293. The factors which we consider to carry the greatest weight are:
(1) Status of Associated College, combined from September 2010 with status of Accredited Institution.
(2) Long-term links between SAE Institute and MU. Similar purposes to those of a university, namely the provision of higher education of a university standard.
(3) Courses leading to a degree from MU, such courses being supervised by MU, which regulated their quality standards.
(4) Conferment of degrees by MU, received by SAE students at MU degree ceremonies.
294. On the basis of the substantial evidence presented to us, and of our findings set out above, we find that SEL as the representative of SAE Institute in the UK is, and has been since 1 May 2009, a college of MU."
"109. In our view it is necessary to adopt a multi-step evaluation of the relationship between the two bodies. The first step is to ascertain whether the university and the college had a common understanding of it. If they did not, the enquiry is likely to end there. Second, the common understanding must be that they are in a relationship of university and college, and not some different relationship, such as partnership. As Judge Bishopp said in LCC, it is difficult if not impossible to see how an institution could properly be considered a college of a university which does not recognise it as such. The same would, of course, be true of a college which does not consider itself to be part of a university. The third step is that one must examine whether the relationship is sufficiently close that the college is a college "of" the university – this was the question in SFM and it is only at this point that most, though not all, of the SFM factors become relevant: the evidence in that case showed that the university and the college had a common understanding, but that understanding alone did not answer the question whether the statutory test was satisfied.
110. The last step is to consider whether the college satisfies the requirement that it supplies education; this step is reflected in the ninth of the SFM factors, which is derived from the art 132.1(i) requirement that the college must have "similar objects" to those of the university; absent similar objects it would not satisfy the supply test (which is why the union failed in University of Leicester). Whether, as has been said in other cases, the "similar objects" requirement is met only if the "fundamental purpose" of the college is to supply university-level education is not an issue we need to decide in this case since it is accepted that SEL does satisfy this part of the test, however it is articulated. We merely add that if it is right, as Arden LJ said in FBT at [33], that an institution may be a college of a university without making exclusively exempt supplies "fundamental purpose" may overstate what must be shown.
111. The error into which the F-tT fell, in our judgment, is that they did not undertake the first and second of the steps we have identified correctly.
112. It is clear that the F-tT attempted, from rather sparse evidence, to determine whether MU's perception of the relationship between it and SEL coincided with SEL's perception, even though they did not put the exercise they were undertaking in quite that way. It is true that the FtT's task was made more difficult because no representative of MU gave evidence. This can be contrasted with the position in SFM where a representative of the university gave evidence from which it was clear that SFM and the University had a common understanding of their relationship. In this case, the F-tT were confined to limited documentary evidence in seeking to ascertain MU's understanding of its relationship with SEL.
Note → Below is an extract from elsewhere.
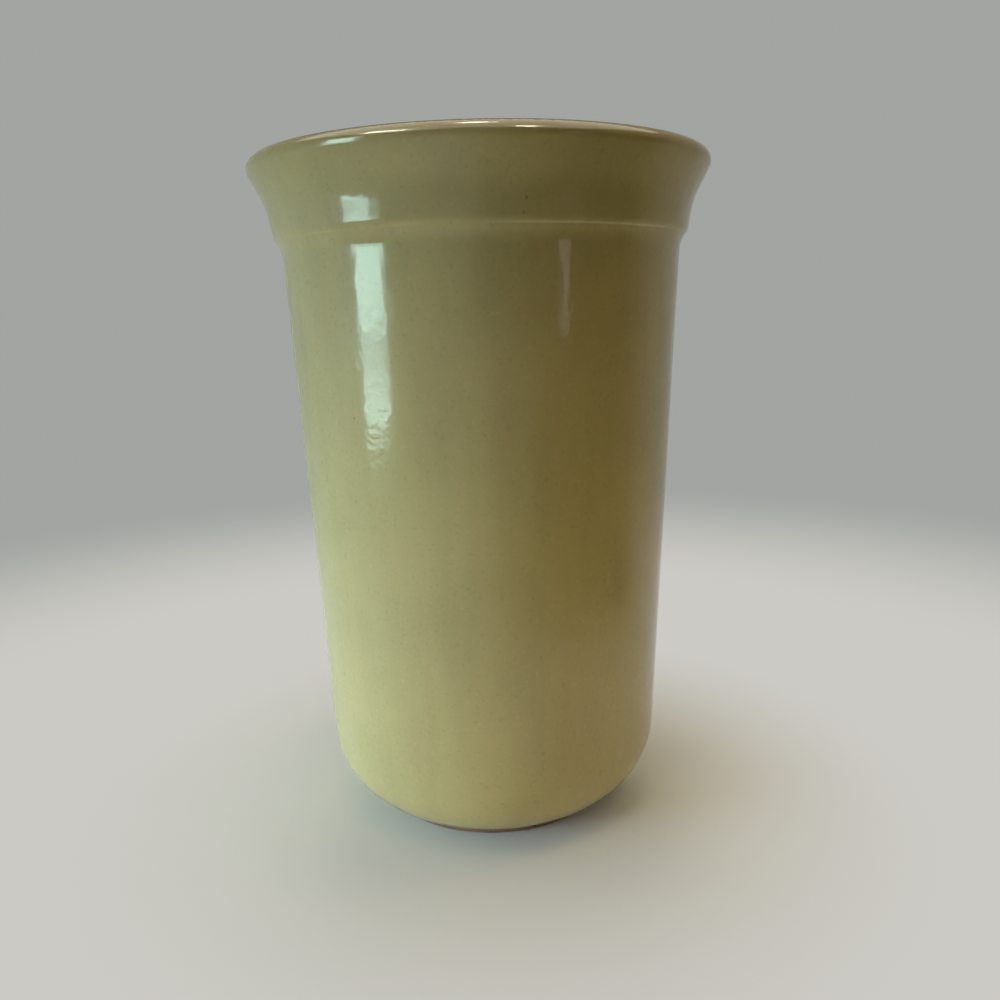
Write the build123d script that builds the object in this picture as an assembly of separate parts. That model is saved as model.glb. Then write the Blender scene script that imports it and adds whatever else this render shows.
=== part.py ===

113. We agree with Mr Singh that the F-tT's conclusion, that there was a common understanding that SEL became a college of MU from the moment it took over SAE's UK business in May 2009, is difficult to sustain in the light of the documentary evidence and indeed the F-tT's own analysis of it at [165] and [167], in which they discussed SAE Institute's status and concluded by observing that "there is no specific evidence to show an effective date for SAE's attainment of Associated College status, despite the recommendation which had been made at the Sydney conference in February 2002." It is plain from its context that the reference to SAE in that observation was to the worldwide organisation. We also agree with Mr Singh that it was not appropriate for the F-tT to treat the minutes of the meeting on 26 November 2009 (see para 55 above) with caution; they were the best available evidence of MU's perception at the time."
"49. … as the Commission pointed out at the hearing, the 'education, vocational training or retraining' which students receive in an educational establishment is not merely what is provided by teachers from their own knowledge and skills. Rather, it includes the whole framework of facilities, teaching materials, technical resources, educational policy and organisational infrastructure within the specific educational establishment in which those teachers work."
"73. The Tribunal's decision in favour of HMRC was not an absolute answer to a pure question of fact or to a pure question of law. It was a judgment of mixed fact and law on the classification of Regular Pringles for VAT purposes. "Similar to" and "made from" are loose textured concepts for the classification of the goods. They are not qualified by words such as "wholly" or "substantially" or "partly" which have crept into the legal arguments. Those words are not in the legislation itself. The Tribunal's conclusions were on matters of fact and degree linked to comparisons with other goods and related to the composition of the goods themselves. Some aspects of the similarity of Regular Pringles to potato crisps are close to the centre, others are on the fringes. This exercise in judgment is pre-eminently for the specialist Tribunal entrusted by Parliament with the task of fact finding and with using its expertise to make the first level decision, subject only to appeal on points of law.
74. For such an appeal to succeed it must be established that the Tribunal's decision was wrong as a matter of law. In the absence of an untenable interpretation of the legislation or a plain misapplication of the law to the facts, the Tribunal's decision that Regular Pringles are "similar to" potato crisps and are "made from" the potato ought not to be disturbed on appeal. I cannot emphasise too strongly that the issue on an appeal from the Tribunal is not whether the appellate body agrees with its conclusions. It is this: as a matter of law, was the Tribunal entitled to reach its conclusions? It is a misconception of the very nature an appeal on a point of law to treat it, as too many appellants tend to do, as just another hearing of the self-same issue that was decided by the Tribunal."